First, they do allow conflicts between two classes on a student schedule. We alluded to this above, but didn’t have a sense of how common they were in student schedules or how they were specifically dealt with. They are quite common at the schools we visited, and most students have one or more conflicts. One of the schools we visited had a policy of disallowing more than one student conflict per day; however, the others were more lenient and sometimes allowed more than one per day.

The schools also had varying ways of dealing with conflicts between two classes. In one school, students attended a “conflict resolution fair” where they would go between teachers in the school gym, trying to negotiate a personalized resolution. According to the school, this usually meant that a student would attend the core subject while leaving early or arriving late to the elective subject. Another school had a simpler policy that the student would split the conflict, leaving slightly early from one class and arriving slightly late at another.
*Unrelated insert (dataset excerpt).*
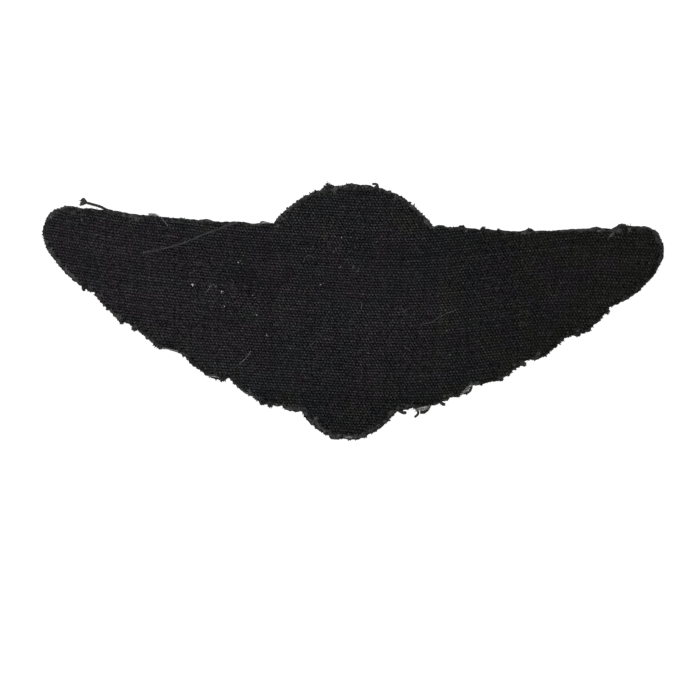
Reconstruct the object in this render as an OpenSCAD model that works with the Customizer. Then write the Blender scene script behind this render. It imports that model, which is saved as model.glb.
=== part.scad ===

Second, to increase the flexibility of student schedules, students do not have one teacher per subject. Imagine a student in a math course taught by three teachers, each of whom teach one large group, two medium size groups and six small discussion groups. Our student is scheduled into Mr. A’s large group. If they must also be in Mr. A’s medium and small groups, they only have two options for the former and six for the latter; however, if they can join any of the three teachers’ groups they have six options for the former and 18 for the latter, vastly improving the choice and increasing the chance that one of those options will fit with the rest of their schedule.
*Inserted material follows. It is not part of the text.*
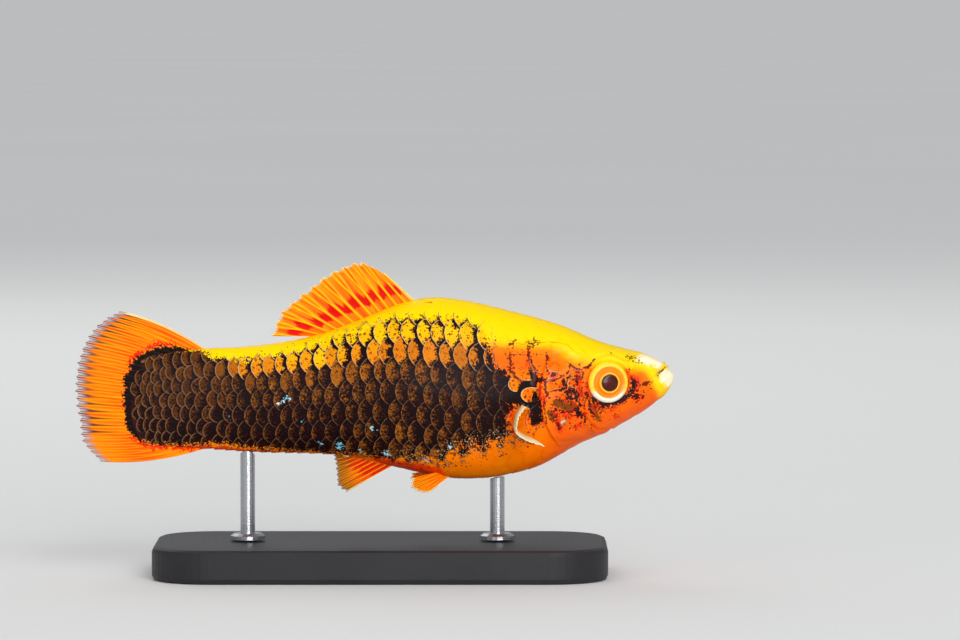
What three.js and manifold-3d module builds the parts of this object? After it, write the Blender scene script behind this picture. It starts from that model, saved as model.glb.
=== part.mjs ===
// A life-size female swordtail: a deep-bodied aquarium fish with an orange body, a black flank and
// orange fins, swimming level above a flat display base on two short rods.
// Millimetres, +Z up, +X towards the snout, +Y towards the fish's left side.
// The origin is at the middle of the whole model's underside.
import * as THREE from "three";
import { mergeVertices } from "three/addons/utils/BufferGeometryUtils.js";
import Module from "manifold-3d";

const wasm = await Module();
wasm.setup();

// Driving sizes of the whole fish
const totalLength = 90;
const snoutX = totalLength / 2;
const snoutZ = 29.7;
const fleshLength = 82;
const gap = 0.3;

// Lines of the body, as [distance behind the snout, size]. Heights are above the snout's tip.
const backLine = smoothLine([
  [0, 1.2],
  [2, 2.4],
  [5, 3.7],
  [11, 5.2],
  [17, 7.8],
  [26, 10.3],
  [32, 11.6],
  [36.5, 11.95],
  [41, 11.1],
  [47, 8.7],
  [53, 6.5],
  [59, 5.2],
  [65, 4.5],
  [70, 4.3],
  [78, 3.4],
  [82, 2.2],
]);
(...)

Once we accept that this is structurally necessary in a flex-mod schedule, we can see that it may benefit teaching at the school. It means that all teachers on a course need to collaborate and coordinate their teaching, not just on assessments but on day-to-day activities to provide a seamless learning experience for students moving among different teachers. Teacher collaboration has been linked with increased student performance, and this is the type of “must-do” collaboration that will be incorporated into teacher’s daily routines, rather than being an idea promoted by admin and gradually dying off as teachers resort back to old habits. It also means that the school can collect reliable course-wide data from its summative assessments; one school we visited only realized after implementing flex-mod that their freshmen were under-performing in English.
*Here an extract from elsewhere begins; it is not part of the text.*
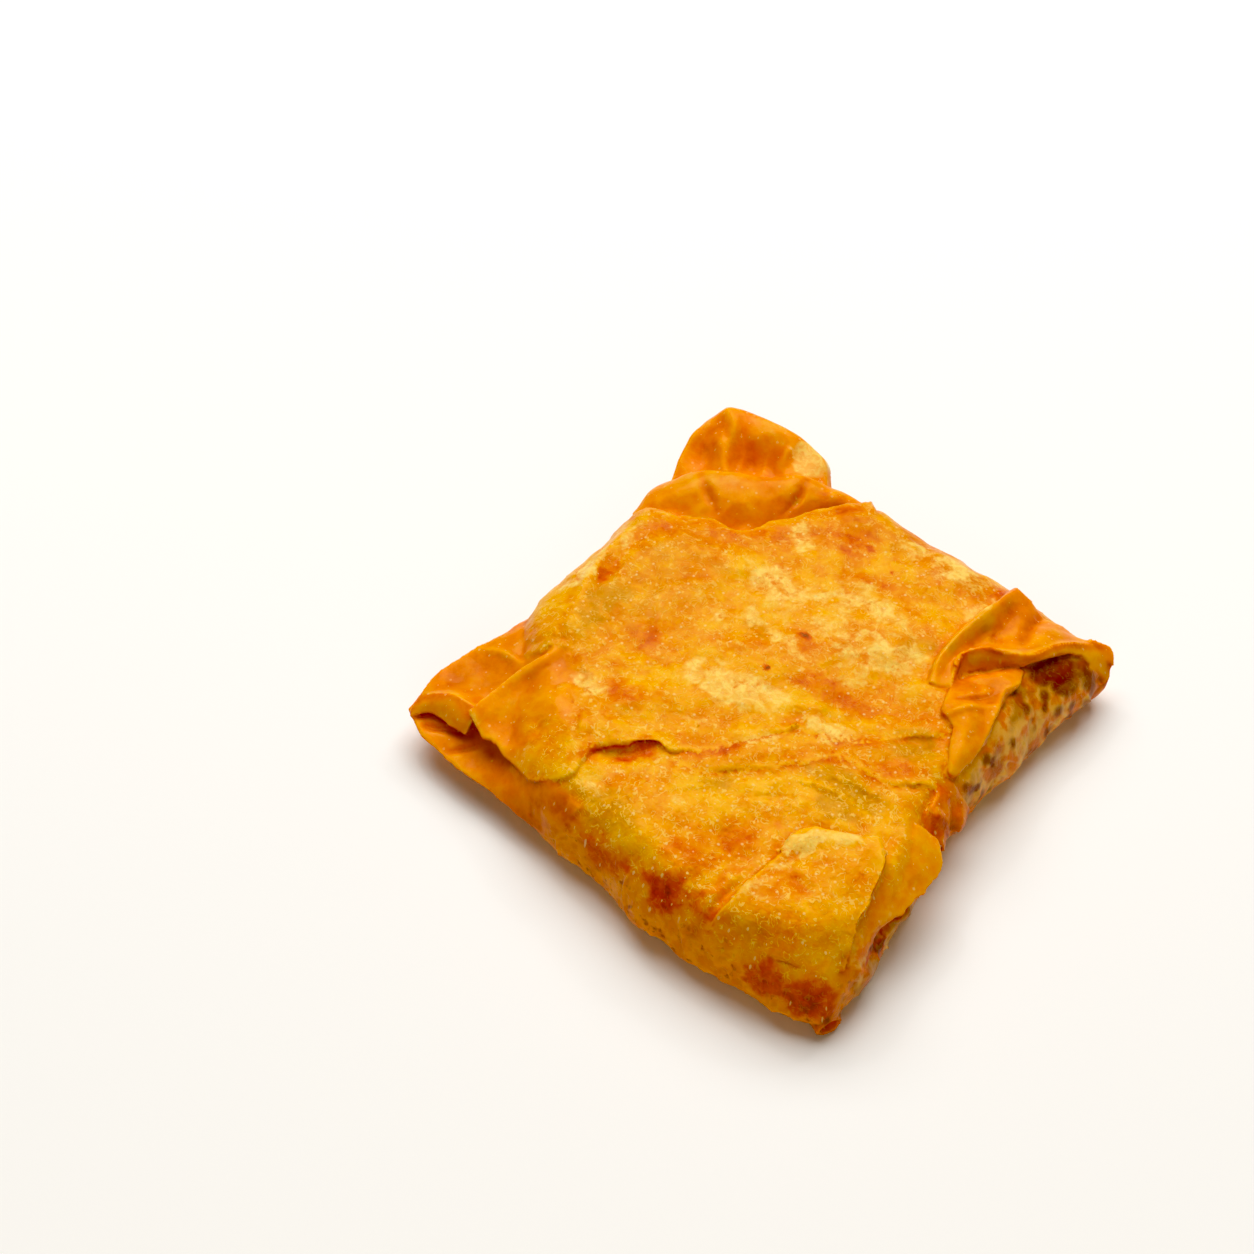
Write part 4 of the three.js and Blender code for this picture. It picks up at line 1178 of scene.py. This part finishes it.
def colour_masks(obj):
    """Stores the masks that the material reads, worked out in the parcel's plan."""
    mesh = obj.data
    points = read_points(mesh) / MM
    normals = read_normals(mesh)
    looks = looks_at(points)
    thin = soften_over_mesh(mesh, looks[:, 0], 3)
    fried = soften_over_mesh(mesh, looks[:, 1], 5)
    edge_gap, edge_owner = edges_at(points)
    own_edge = np.where(looks[:, 2] == edge_owner, 1.0, 0.0)
    side, wall = side_masks(mesh, points, normals, looks, thin)
    folds = fold_shade(mesh, points, normals, thin)
    # Browned spots, a few of them painted shade, and painted shade in the gaps under loose edges.
    brown = np.maximum(spots(points, FRIED_AND_SHADE_SPOTS), spots(points, GAPS, GAP_HALF_DEEP))
    fried = with_browning(fried, points, normals, thin, brown, folds, own_edge, edge_gap)
    # Browned dots on the right side, and painted shade under the lip, below the strip, behind the side flap
    # and in folds.
    dots = spots(points, WALL_DOTS, WALL_DOT_HALF_DEEP)
    shade = np.maximum(0.75 * spots(points, WALL_SHADE), 1.3 * dots)
    upward = smooth_step(normals[:, 2], 0.5, 0.8)
    # Frying, with painted shade in folds, gaps and under edges added.
    store(mesh, "fried", fried)
    store(mesh, "shade", np.maximum(shade, 3.0 * np.clip(folds, 0.0, 0.3)))
    store(mesh, "thin", thin)
    store(mesh, "side", side * (1.0 - smooth_step(brown, 0.06, 0.26)))
    store(mesh, "wall", wall)
    # Painted sheen along the wrinkles low on the sides.
    store(mesh, "ridge", wrinkles(points, 2.6, 26) * smooth_step(points[:, 2], 15.0, 9.0))
    store(mesh, "olive", spots(points, OLIVE_SPOTS) * (1.0 - thin))
    store(mesh, "pale", spots(points, PALE_SPOTS))
    # Painted highlight along free edges that face up.
    store(mesh, "edge", own_edge * np.exp(-((edge_gap / 0.7) ** 2)) * upward)
    store(mesh, "curly", smooth_step(points[:, 1] - 0.4 * points[:, 0], -6.0, -34.0))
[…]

Teacher supervision schedules posted in a resource room in Merrill.
Teacher supervision schedules posted in a resource room in Merrill.
Third, classes must give up some instructional time. Again, this is necessary to provide the flexibility to build student schedules with as few conflicts as possible, but it is also a major shift in thinking regarding student work. Currently, teachers build student work time into their class periods. Under a flex-mod schedule, class time is intended to be dedicated to instructional activities rather than practice work. Students then use their unscheduled time during the school day (called “unstructured time” at one school or “resource time” at another) to practice, in a setting where they prioritize and determine what they need to work on, but have teachers present for support. All three flex-mod schools we visited had Resource Centres for each subject, staffed by teachers from that department all day. Students signed into these Resource Centre in their unscheduled time, getting access to teachers during the school day and having much more autonomy than under a fixed-bell structure.

I hope not to give the impression that I’m cold on flex-mod. I’m realistic to the challenges that accompany such a drastic schedule change: a change in teacher mentality from “my students” to “our students”, an acceptance of giving up instructional time to student directed time, and making time in teacher schedules to staff resource rooms, for example. That said, if a school is serious about promoting student autonomy, allowing students to access teachers in school, and creating course structures based on how the course should be run and not what the bells allow, then these challenges can be overcome.

At the very first school we visited, in Sheboygan, WI, an administrator made the point that it wasn’t the schedule that increased student achievement, it was things the schedule allowed for that did. In ASFM’s traditional 7-period system, there’s little time in the school day for interventions or other deviation from the set curriculum; flex-mod could fix that.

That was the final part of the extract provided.